- [Task requirements]: Can the data below be set down again exactly, line for line?

- [Data shown]:
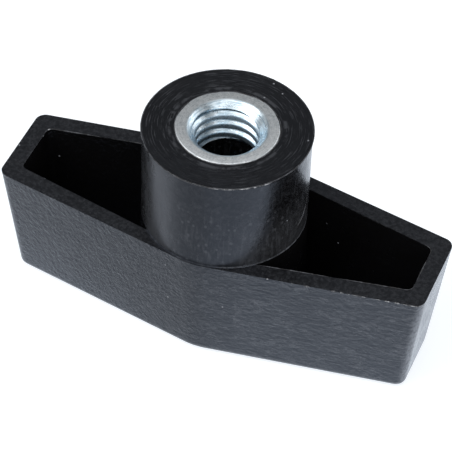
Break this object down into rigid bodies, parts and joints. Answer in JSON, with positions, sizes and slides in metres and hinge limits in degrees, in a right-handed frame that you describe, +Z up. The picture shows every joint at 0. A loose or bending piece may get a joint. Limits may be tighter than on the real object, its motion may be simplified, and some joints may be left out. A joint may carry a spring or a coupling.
{
  "type": "hand knob",
  "caption": "Black moulded T-shaped hand knob: a long six-sided hollow grip with a round hub that holds a zinc-plated threaded insert.",
  "frame": {"origin": "middle of the grip face, which the knob rests on, on the hub's axis", "axes": "+Z up the hub's axis towards the insert's mouth, +X along the grip, +Y across it"},
  "size_m": [0.0484, 0.0182, 0.0265],
  "materials": {
    "black_plastic": "black glass-filled plastic, as moulded, with a fine grain on the sides and a flat rim",
    "zinc_steel": "bright zinc plate on turned steel, satin on the ring face and shiny in the thread"
  },
  "bodies": {
    "root": {"knob_body": "black_plastic", "threaded_insert": "zinc_steel"}
  },
  "joints": []
}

- [Response to the exercise]:
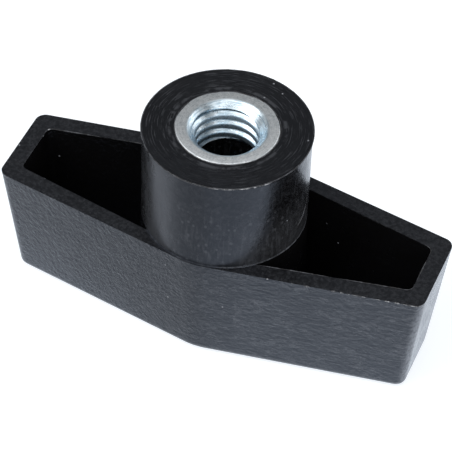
Break this object down into rigid bodies, parts and joints. Answer in JSON, with positions, sizes and slides in metres and hinge limits in degrees, in a right-handed frame that you describe, +Z up. The picture shows every joint at 0. A loose or bending piece may get a joint. Limits may be tighter than on the real object, its motion may be simplified, and some joints may be left out. A joint may carry a spring or a coupling.
{
  "type": "hand knob",
  "caption": "Black moulded T-shaped hand knob: a long six-sided hollow grip with a round hub that holds a zinc-plated threaded insert.",
  "frame": {"origin": "middle of the grip face, which the knob rests on, on the hub's axis", "axes": "+Z up the hub's axis towards the insert's mouth, +X along the grip, +Y across it"},
  "size_m": [0.0484, 0.0182, 0.0265],
  "materials": {
    "black_plastic": "black glass-filled plastic, as moulded, with a fine grain on the sides and a flat rim",
    "zinc_steel": "bright zinc plate on turned steel, satin on the ring face and shiny in the thread"
  },
  "bodies": {
    "root": {"knob_body": "black_plastic", "threaded_insert": "zinc_steel"}
  },
  "joints": []
}